Sequestro de instituições
O presidente, vale lembrar, não pode ser investigado enquanto estiver no cargo por acusações anteriores ao seu mandato. Ainda assim, o colunista Leonardo Sakamoto analisou que, ao longo dos últimos dois anos, Bolsonaro vem agindo de forma a blindar a si mesmo e pessoas próximas de seu círculo de eventuais investigações e fiscalizações.
"Desde o início do mandato dele, em 2019, Bolsonaro teve uma tentativa muito forte de sequestro de instituições", afirmou Sakamoto, fazendo referência à transferência do Coaf (Conselho de Controle de Atividades Financeiras) do Ministério da Economia para o Banco Central e às acusações de interferência no comando da PF (Polícia Federal), que culminaram na saída de Sergio Moro do Ministério da Justiça e Segurança Pública.

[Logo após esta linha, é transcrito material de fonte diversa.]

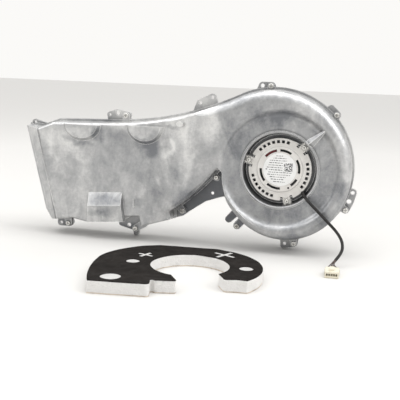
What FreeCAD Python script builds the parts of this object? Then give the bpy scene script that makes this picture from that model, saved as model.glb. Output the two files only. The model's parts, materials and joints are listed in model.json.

"Isso sem contar outras instituições, como o Ibama, ICMBio, para beneficiar a base dele. Foi inteligente da parte dele, porque ele hackeia esse instrumento de controle, até sabendo o que pode vir", pontuou.
Desdobramentos
Para Estellita, as reportagens mostram que "há muito para ser investigado". "A decisão do STJ não impede que os dados sejam obtidos de forma regular e que, portanto, a investigação se amplie. Pela minha experiência isso vai acontecer, há muito material. Mas temos que aguardar as entidades públicas agirem dentro da lei", afirmou.
No espectro político, para os especialistas, ainda não é possível medir se haverá impacto imediato na popularidade do presidente, que deve buscar a reeleição no ano que vem. Mesmo assim, Faria avaliou que a tendência é que Bolsonaro chegue a 2022 "bastante desgastado".
Nesse momento, segundo ele, a estratégia de Bolsonaro está sendo "silenciar ao máximo" —segundo Faria, ministros e auxiliares ligados ao governo estão evitando comentar as reportagens quando procurados por repórteres do UOL em Brasília.